With respect to ACLU v. Mattis, if the court eventually reaches the underlying merits, the government surely will rely on Hamdi and likely also argue that the fact that the the government is detaining the prisoner extraterritorially calls into question the full application of the Constitution to his case. The court will then be left potentially to revisit Hamdi (as it should) and separately to assess the extraterritorial application of the Constitution as it speaks (or does not) to how the government interacts with its citizens overseas. The issues implicated on this score present a host of doctrinal and methodological complications, involving the intersection of Hamdi, Boumediene v. Bush, Munaf v. Geren, and the military spouse cases, including Reid v. Covert, among other matters.

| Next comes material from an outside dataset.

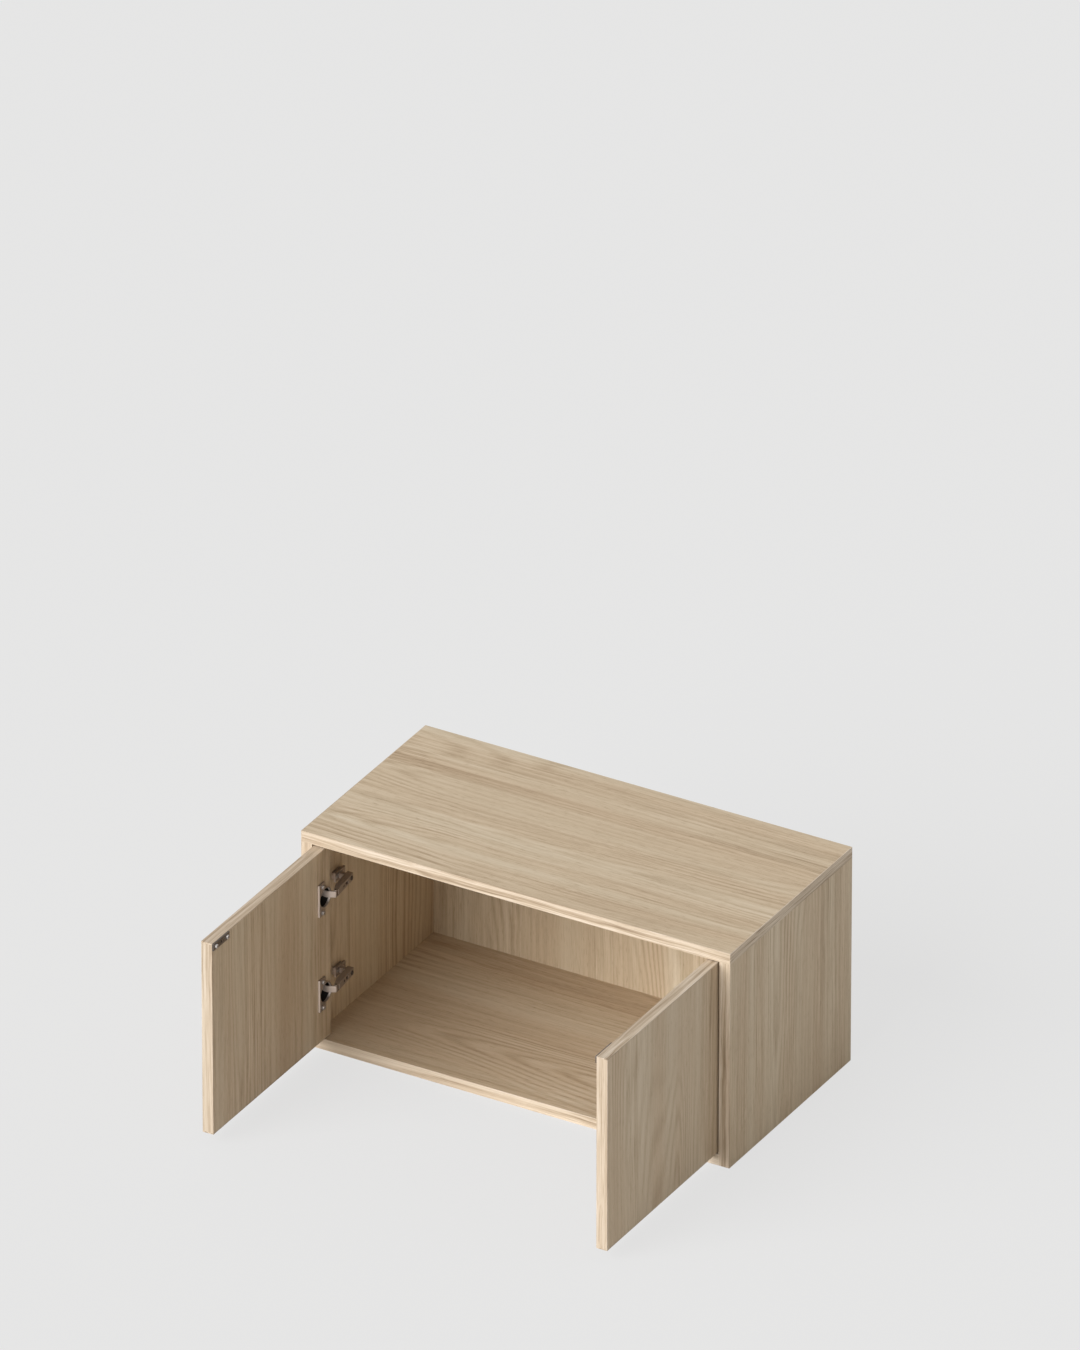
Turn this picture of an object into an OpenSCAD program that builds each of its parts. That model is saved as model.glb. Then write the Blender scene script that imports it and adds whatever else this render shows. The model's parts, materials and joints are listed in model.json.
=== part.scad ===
// Low cabinet with two inset doors on concealed hinges, drawn with both doors open at a right angle.
// Frame: origin at the centre of the underside, X across, doors face -Y, Z up. Millimetres.

/* [Carcass] */
// Overall width
body_w = 800; // [600:10:1000]
// Overall depth of the carcass
body_d = 400; // [320:10:500]
// Overall height
body_h = 400; // [340:10:500]
// Thickness of the top, bottom and side boards
board = 20; // [18:0.5:22]
// Thickness of the back panel
back_t = 8; // [6:0.5:9]
// Depth of the rebate that takes the back panel, from the rear edge
rebate_d = 10; // [10:0.5:12]
// How far the rebate cuts into each board
rebate_w = 8; // [6:0.5:10]
// Gap round the back panel inside its rebate
back_gap = 0.5; // [0.2:0.1:1]
// Thickness of the edging on the carcass boards
band_t = 1; // [0.5:0.1:1.5]

/* [Doors] */
// Thickness of a door, edging included
door_t = 20; // [18:0.5:20]
// Gap between a door's hinge edge and the side board, shut or open
side_gap = 3; // [3:0.25:5]
// Gap between the two shut doors
centre_gap = 3; // [2.5:0.25:5]
// Gap above and below a door
end_gap = 2; // [1.5:0.25:4]
// How far the hinge edge stands behind the carcass front when the door is open
hinge_setback = 19.5; // [19.5:0.25:20.5]
// Thickness of the door's edging, which also rounds its hinge edge
door_band = 2; // [2:0.1:2.5]

/* [Hinges] */
// Height of a hinge's middle from the nearest end of the door
hinge_inset = 89; // [60:1:110]
// Radius of the hinge cup's bore in the door
cup_r = 17.5; // [17:0.1:18]
// Depth of the cup's bore
cup_depth = 15.6; // [15.6:0.1:16]
// Wood left between the cup's bore and the door's hinge edge
cup_edge = 4; // [4:0.25:5]
// Wall of the pressed cup
cup_wall = 0.8; // [0.6:0.1:0.9]
// Thickness of the flange that lies on the door
flange_t = 3.5; // [2.5:0.1:4]
// Length of the flange along the door's height
flange_l = 60; // [58:1:66]
// Distance between the two flange screws
flange_screws = 48; // [46:0.5:50]
// Distance of the flange screws beyond the cup's centre
flange_screw_off = 9.5; // [9:0.25:11]
// Pivot on the arm, from the side board's inner face
arm_pivot_x = 33; // [32.5:0.25:33.5]
// Pivot on the arm, behind the carcass front
arm_pivot_y = 19; // [18.5:0.25:19.5]
// How far the cup pivot stands off the door's own turning point
pivot_drop = 2.4; // [2:0.1:2.6]
// Outer height of the arm's channel
arm_h = 13; // [12.5:0.25:14]
// Depth of the arm's channel
arm_deep = 11; // [10:0.25:13]
// Sheet thickness of the arm
arm_t = 1.5; // [1.2:0.1:1.7]
// Rear end of the arm, behind the carcass front
arm_end = 81; // [79:0.5:84]
// Height of the link between arm and cup
link_h = 11.5; // [10.5:0.25:11.5]
// Thickness of the link
link_t = 2.5; // [2:0.1:2.6]
// Radius of the arm's pivot pin
arm_pin_r = 1.5; // [1.3:0.05:1.6]
// Radius of the cup's pivot pin
cup_pin_r = 1.25; // [1:0.05:1.3]
// Running clearance round a pivot pin
pin_gap = 0.05; // [0.03:0.01:0.08]
// How far the mounting plate stands off the side board
plate_t = 9; // [8:0.5:10]
// Height of the mounting plate
plate_h = 17; // [15:0.5:20]
// Front end of the mounting plate, behind the carcass front
plate_front = 60; // [59:0.5:61]
// Length of the mounting plate
plate_l = 31; // [30:0.5:34]
// Distance between the two plate screws
plate_screws = 15.5; // [15.5:0.25:17]
// Length of the block that lifts the arm off the plate
riser_l = 7; // [6:0.25:7]

/* [Latches] */
// Length of the strike plate
strike_l = 51; // [44:1:56]
// Height of the strike plate
strike_h = 12.8; // [12:0.2:14]
// Thickness of the strike plate
strike_t = 2.5; // [1.5:0.1:3]
// Distance of the strike plate from the door's free edge and top
strike_in = 0.5; // [0.25:0.25:3]
// Distance between the strike plate's screws
strike_screws = 34.5; // [32:0.5:38]
// Width of the latch housing
latch_w = 24; // [18:0.5:26]
// Distance of a latch's middle from the cabinet's middle
latch_off = 22; // [21:0.25:24]
// Length of the latch housing
latch_l = 66; // [60:1:80]
// Travel of the latch plunger when pressed
latch_travel = 2.5; // [1.5:0.25:3]
// Gap between the latch's tip and the shut door's strike plate
latch_gap = 0.3; // [0.2:0.05:0.5]
// Radius of the magnet at the plunger's tip
tip_r = 4.2; // [3.5:0.1:4.8]
// Radius of the plunger's rod
rod_r = 3; // [2.5:0.1:3.4]

/* [Fasteners] */
// Radius of a wooden dowel
dowel_r = 4; // [3:0.25:4.5]
// Length of a wooden dowel
dowel_l = 35; // [30:1:40]
// How deep a dowel goes into the board whose face it meets
dowel_in = 12; // [10:0.5:13]
// Radius of a wood screw's shank
screw_r = 2; // [1.6:0.1:2.2]
// Radius of a wood screw's head
screw_head_r = 3.8; // [3.4:0.1:4]
// Height of a wood screw's head
screw_head_h = 2.4; // [1.8:0.1:2.8]
// Height of the taller heads that stand on flange and strike plate
cup_head_h = 3.6; // [2.8:0.1:4]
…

With respect to the geographic sweep of the Suspension Clause, it bears highlighting that one of the animating purposes behind the English Habeas Corpus Act was Parliament’s desire to limit the crown from detaining prisoners beyond the seas—and specifically, beyond the reach of the English courts. Indeed, Parliament entitled its work “An Act for the better securing the Liberty of the Subject, and for preventing of Imprisonments beyond the Seas.”
In short, there are very serious underlying merits questions in ACLU v. Mattis. One way or the other, they deserve their day in court.